**WHAT IS EXPECTED**
Can you write out all of the material below, word for word?

• • • • •

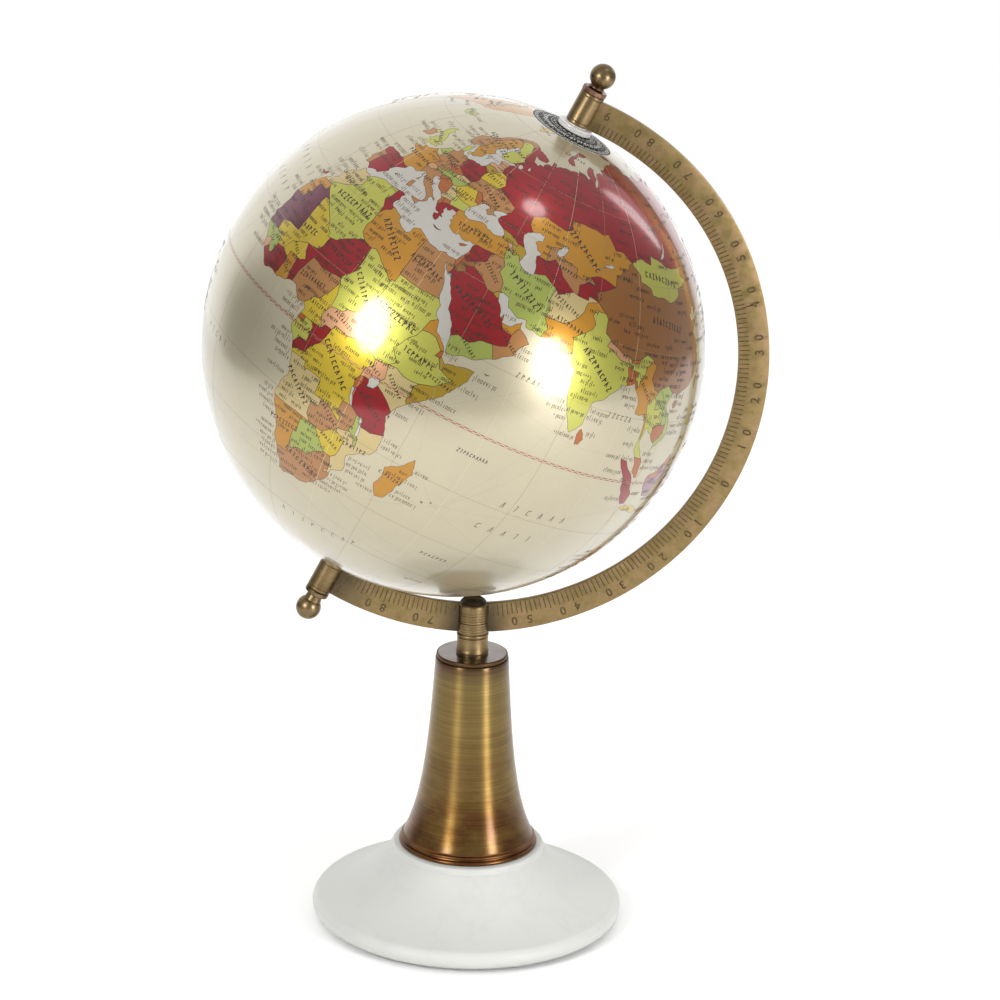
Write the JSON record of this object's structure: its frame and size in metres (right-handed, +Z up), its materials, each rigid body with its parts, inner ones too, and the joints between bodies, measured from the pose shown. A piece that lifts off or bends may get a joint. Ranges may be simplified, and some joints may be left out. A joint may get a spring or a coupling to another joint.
{
  "type": "desktop globe",
  "caption": "Tabletop globe whose ball spins on a tilted axis between the pivots of a flat brass meridian arc, on a flared column and round marble base.",
  "frame": {"origin": "on the column's axis, on the surface the felt rests on", "axes": "+Z up; +X towards the side where the meridian arc passes the ball, which is also the way the spin axis leans; -Y towards the viewer who sees the arc's face"},
  "size_m": [0.2294, 0.2032, 0.3671],
  "materials": {
    "white_marble": "honed white marble",
    "dark_felt": "felt",
    "antique_brass": "antiqued, lacquered, fine turning lines",
    "dark_brass": "dark patina",
    "zinc_steel": "zinc plated",
    "white_nylon": "satin",
    "ball_shell": "plain pressed board",
    "map_print": "pearl foil print under gloss lacquer"
  },
  "bodies": {
    "stand": {"base_disc": "white_marble", "base_felt": "dark_felt", "foot_ring": "antique_brass", "column_shell": "antique_brass", "column_cap": "antique_brass", "tie_rod": "zinc_steel", "tie_nut": "zinc_steel", "tie_washer": "zinc_steel", "stem": "antique_brass", "arc_set_screw": "zinc_steel", "meridian_arc": "antique_brass", "upper_sleeve": "antique_brass", "lower_sleeve": "antique_brass", "upper_finial": "antique_brass", "lower_finial": "antique_brass", "upper_lock_ring": "dark_brass"},
    "globe": {"north_shell": "ball_shell", "south_shell": "ball_shell", "equator_ring": "ball_shell", "north_map": "map_print", "south_map": "map_print", "upper_bush": "white_nylon", "lower_bush": "white_nylon", "upper_pole_washer": "white_nylon", "lower_pole_washer": "white_nylon"}
  },
  "joints": [
    {"name": "globe_spin", "type": "hinge", "parent": "stand", "child": "globe", "pos_m": [-0.01044, 0, 0.24947], "axis": [0.4509, 0, 0.8926], "continuous": true}
  ]
}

• • • • •

**THE REPLY**
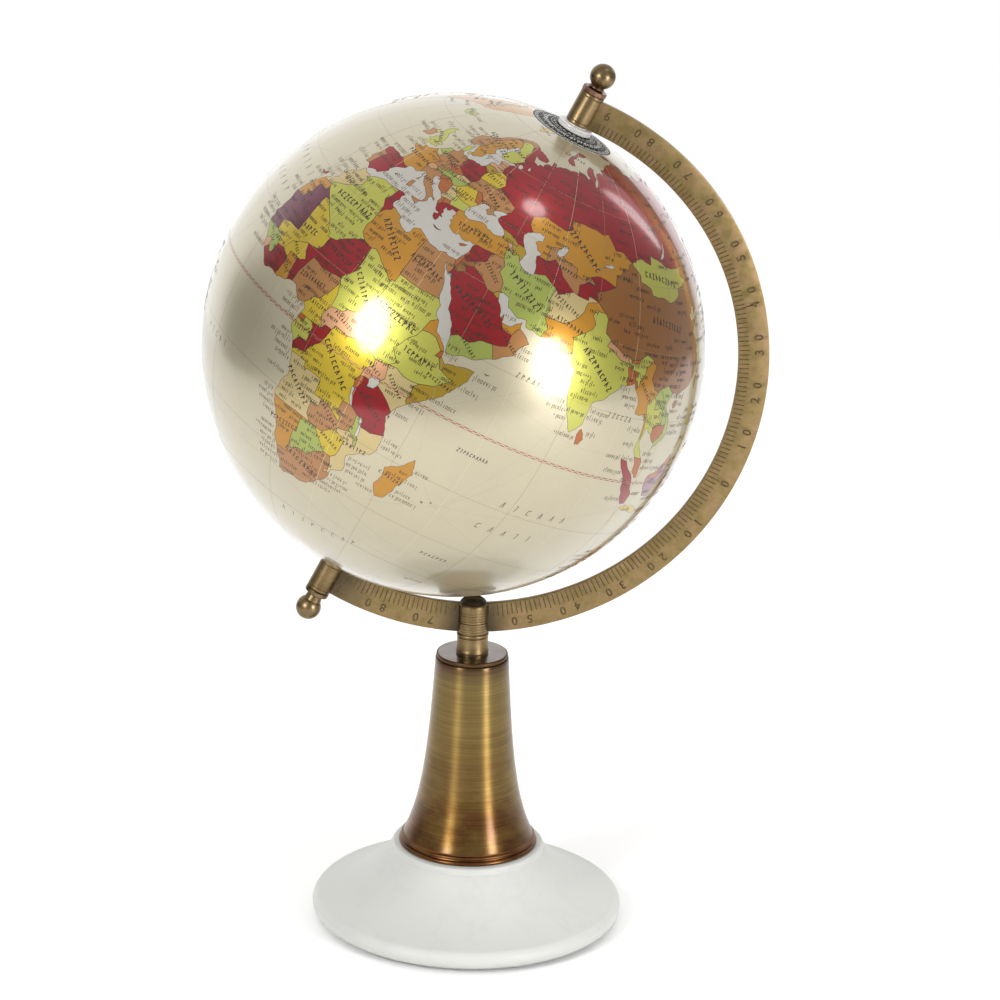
Write the JSON record of this object's structure: its frame and size in metres (right-handed, +Z up), its materials, each rigid body with its parts, inner ones too, and the joints between bodies, measured from the pose shown. A piece that lifts off or bends may get a joint. Ranges may be simplified, and some joints may be left out. A joint may get a spring or a coupling to another joint.
{
  "type": "desktop globe",
  "caption": "Tabletop globe whose ball spins on a tilted axis between the pivots of a flat brass meridian arc, on a flared column and round marble base.",
  "frame": {"origin": "on the column's axis, on the surface the felt rests on", "axes": "+Z up; +X towards the side where the meridian arc passes the ball, which is also the way the spin axis leans; -Y towards the viewer who sees the arc's face"},
  "size_m": [0.2294, 0.2032, 0.3671],
  "materials": {
    "white_marble": "honed white marble",
    "dark_felt": "felt",
    "antique_brass": "antiqued, lacquered, fine turning lines",
    "dark_brass": "dark patina",
    "zinc_steel": "zinc plated",
    "white_nylon": "satin",
    "ball_shell": "plain pressed board",
    "map_print": "pearl foil print under gloss lacquer"
  },
  "bodies": {
    "stand": {"base_disc": "white_marble", "base_felt": "dark_felt", "foot_ring": "antique_brass", "column_shell": "antique_brass", "column_cap": "antique_brass", "tie_rod": "zinc_steel", "tie_nut": "zinc_steel", "tie_washer": "zinc_steel", "stem": "antique_brass", "arc_set_screw": "zinc_steel", "meridian_arc": "antique_brass", "upper_sleeve": "antique_brass", "lower_sleeve": "antique_brass", "upper_finial": "antique_brass", "lower_finial": "antique_brass", "upper_lock_ring": "dark_brass"},
    "globe": {"north_shell": "ball_shell", "south_shell": "ball_shell", "equator_ring": "ball_shell", "north_map": "map_print", "south_map": "map_print", "upper_bush": "white_nylon", "lower_bush": "white_nylon", "upper_pole_washer": "white_nylon", "lower_pole_washer": "white_nylon"}
  },
  "joints": [
    {"name": "globe_spin", "type": "hinge", "parent": "stand", "child": "globe", "pos_m": [-0.01044, 0, 0.24947], "axis": [0.4509, 0, 0.8926], "continuous": true}
  ]
}